I believe that the above points have together created a unqiue news reporting and filtering system that self-selects popularly defined "interesting" news while still leaving the entire gamut of less interesting stuff out there freely available for those that simply care to Google for it. In many ways the blogosphere acts like the search engine Google itself. The very interconnections between Blogs define how important various blogs are at defining what interesting is, and these interconnections evolve over time, as do what is interesting itself. Thus the blogging phenomenom has engaged us all as a giant distributed, dyanamic and human search engine.

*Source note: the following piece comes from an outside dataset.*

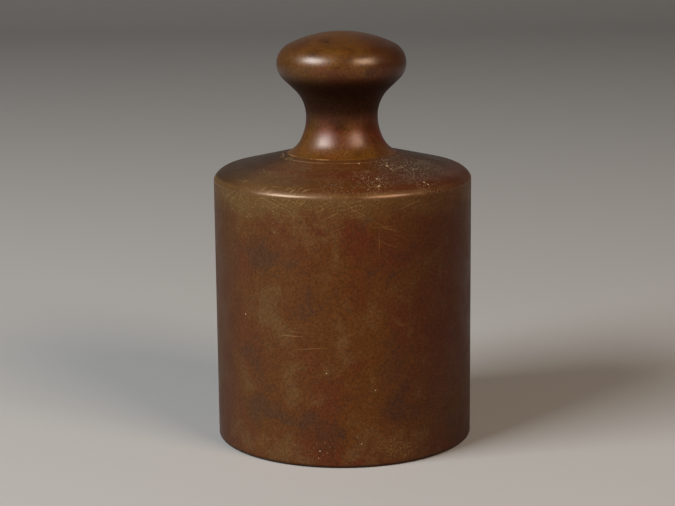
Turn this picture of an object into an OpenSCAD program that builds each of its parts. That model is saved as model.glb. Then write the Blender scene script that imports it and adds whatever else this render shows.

Power to the people, but not to the iPod

With the dumbing down of the media the Internet has been a great boom for freedom of speech, now anyone with access to a computer can put up a website and say what they want. The flip side is such messages get drowned out in the noise of countless millions of other websites. However in recent times large networks of interconnected blogs and independent user forums have come to rescue. They have an interesting and unexpected ability to filter out a lot of the noise and amplify even the quietest important message to the level of popular consciousness. So quite often it is now what the popular mass of people think is important that gets propogated, instead of what story some single corporate controlled editor decides to send us.

This effect is how the Neistat Brothers Message From the Neistat Brothers about iPods premature battery problem got widespread publicity and eventually, perhaps, had some effect in causing Apple to instigate a $99 battery replacement policy and extended battery warranty.